Holzerland pointing out that a catholic school's disadvantage of lower enrollment is now an advantage.
“Six feet apart — we can do this — every place in our building is going to be set up for that purpose,” explained Holzerland. “We’re able to do that — thank goodness and the teachers will be working with them, the moderators — the class officers — we will be utilizing our student council who has stepped up in so man ways.”
Freshmen are already following social distancing guidelines while eating lunch in the school gym.
Long tables are being used so students can take off their masks to eat. There are only two at each table. And when school returns next month, a partition wall will be used to split the gym in half for lunch and physical education.
The cafeteria is also being prepared for social distancing.
“Even for lunches — the kids are going to be able to sit down and they'll have their lunches serve to them — the gym classes are all being redesigned as well as the classrooms as you can see,” explained Kimberly Nemeth, parent.
Nemeth says she's confident her son, Sean, will be safe.
“I feel like my son is well prepared and will be in a very safe environment,” said Nemeth.
“I know that O’Hara is going to try to do everything in their power to keep us safe from any risk,” said Sean Nemeth.
Nemeth will be a junior.
"Sean, what's the best part being back in the building right now?” Buckley asked. “It's just good to see familiar faces for not seeing them for so long,” replied Nemeth.
Students will be assigned special areas of the building. Homeroom time will be extended.
Dismissal will be one grade at a time and hallways will be one-way. Students will be assigned lockers, but they will be spaced out six feet apart.
Students, teachers and staff must wear masks throughout the day and on buses.
“Always, every day, every class — everywhere in our building. On our school buses or any metro or any school district buses,” Holzerland said.
Rooms will be cleaned in between classes. Teachers will assist. Parents are also volunteering to help at the school.
At the end of each day, O’Hara’s custodial staff will clean the entire building.
But not all students are returning.
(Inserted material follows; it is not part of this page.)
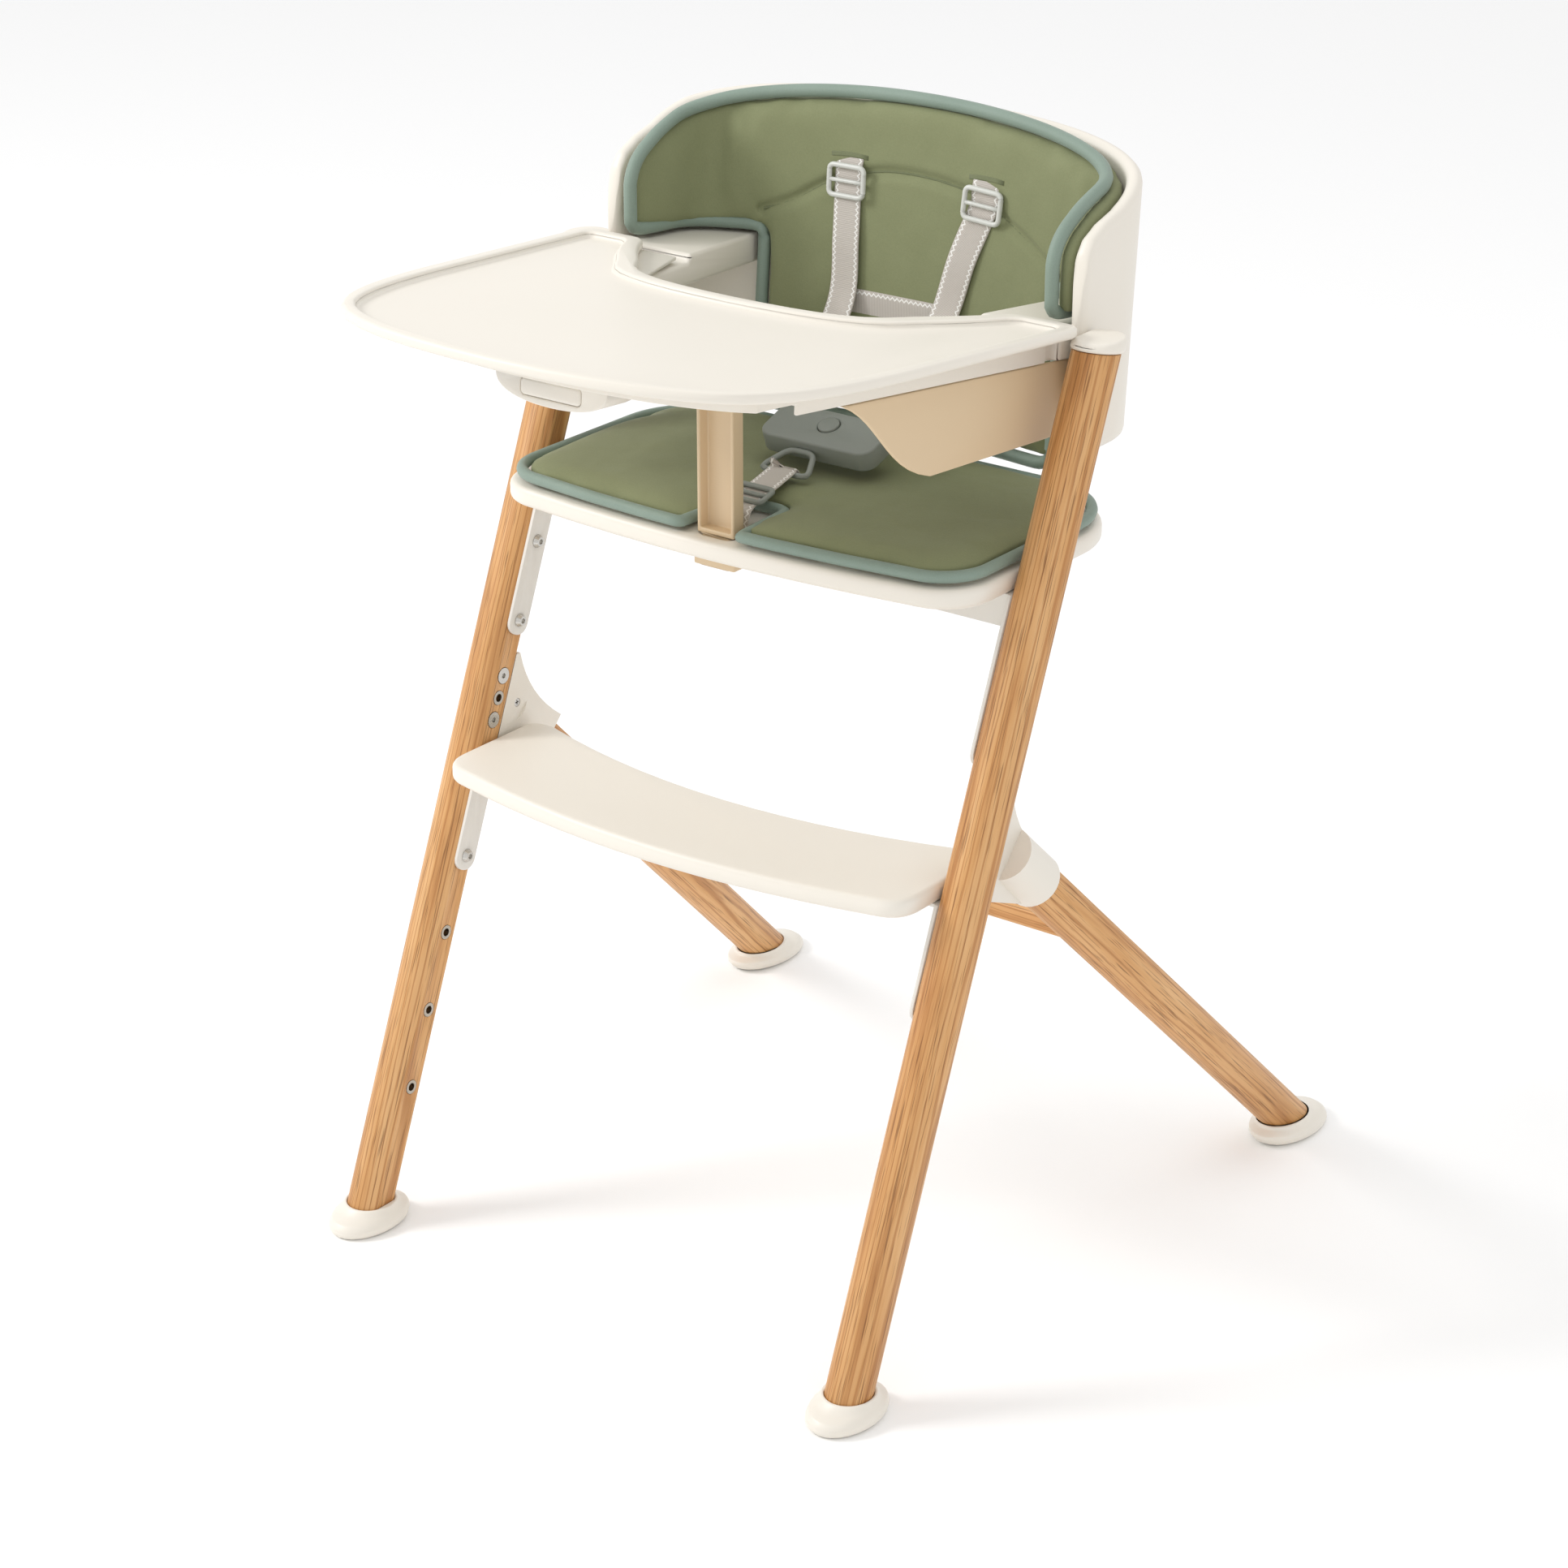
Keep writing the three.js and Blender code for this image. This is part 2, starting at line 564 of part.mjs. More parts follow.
for (const { name, side } of SIDES) {
  part(frame, `rear_leg_${name}`, rearLeg(side), WOOD);
  part(frame, `leg_connector_${name}`, connector(side), WHITE);
  part(frame, `connector_screw_${name}`, crossScrew(side), STAINLESS, SCREW_AT.clone().setX(side * (flatX + 0.8)));
}

function stretcher() {
  const half = rearPoint(stretcherT).x;
  const bar = moved(
    slab(roundedRect(STRETCHER_DEEP, STRETCHER_TALL, 4), -half, half, 4),
    shifted(0, stretcherY, STRETCHER_HEIGHT).multiply(drawnOn(Y, Z, X)),
  );
  const legs = SIDES.map(({ side }) => {
    const foot = v3(side * REAR_LEG_FLOOR.x, REAR_LEG_FLOOR.y, 0);
    return rod(legRadius + GAP, rearLength, foot, v3(side * rearAxis.x, rearAxis.y, rearAxis.z), 28);
  });
  const tenonReach = half - legRadius + TENON_LENGTH - 4;
  const tenon = rod(TENON_DIAMETER / 2, 2 * tenonReach, v3(-tenonReach, stretcherY, STRETCHER_HEIGHT), X);
  return join(cut(bar, ...legs), tenon);
}

part(frame, "rear_stretcher", stretcher(), WOOD);

// ---------------------------------------------------------------- seat plate, footrest and their brackets

const plateHalf = flatX - SEAT_SIDE_CLEARANCE;

function seatOutline(margin = 0, rear = SEAT_REAR - margin) {
  const half = plateHalf - margin;
  const front = SEAT_FRONT + SEAT_BOW + margin;
  const r = SEAT_CORNER - margin / 2;
  const q = SEAT_REAR_CORNER - margin;
  const shape = new THREE.Shape();
  shape.moveTo(-half + r, front);
  shape.quadraticCurveTo(0, front - 2 * SEAT_BOW, half - r, front);
  shape.absarc(half - r, front + r, r, -PI / 2, 0);
  shape.lineTo(half, rear - q);
  shape.absarc(half - q, rear - q, q, 0, PI / 2);
  shape.lineTo(-half + q, rear);
  shape.absarc(-half + q, rear - q, q, PI / 2, PI);
  shape.lineTo(-half, front + r);
  shape.absarc(-half + r, front + r, r, PI, 1.5 * PI);
  return shape;
}

function footrestOutline() {
  const r = FOOTREST_CORNER;
  const sideFront = FOOTREST_FRONT + FOOTREST_BOW;
  const middleRear = FOOTREST_FRONT + FOOTREST_DEPTH;
  const sideRear = middleRear + FOOTREST_REAR_BOW;
  const inner = plateHalf - r;
  const shape = new THREE.Shape();
  shape.moveTo(-inner, sideFront - 4);
  shape.quadraticCurveTo(0, FOOTREST_FRONT - FOOTREST_BOW + 4, inner, sideFront - 4);
  shape.quadraticCurveTo(plateHalf, sideFront, plateHalf, sideFront + r);
  shape.lineTo(plateHalf, sideRear - r + 6);
  shape.quadraticCurveTo(plateHalf, sideRear, inner, sideRear - 3);
  shape.quadraticCurveTo(0, middleRear - FOOTREST_REAR_BOW + 3, -inner, sideRear - 3);
  shape.quadraticCurveTo(-plateHalf, sideRear, -plateHalf, sideRear - r + 6);
  shape.lineTo(-plateHalf, sideFront + r);
  shape.quadraticCurveTo(-plateHalf, sideFront, -inner, sideFront - 4);
  return shape;
}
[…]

The principal tells 7 Eyewitness News 10 to 15 percent of families have decided to keep their children home for remote learning.
“Some parents have chosen it because right now they feel safer doing that,” remarked Holzerland. “Students will follow the schedule the same as they did when we were out in the spring and early summer.”
O’Hara parents have until this Friday to make a final decision on all remote home learning.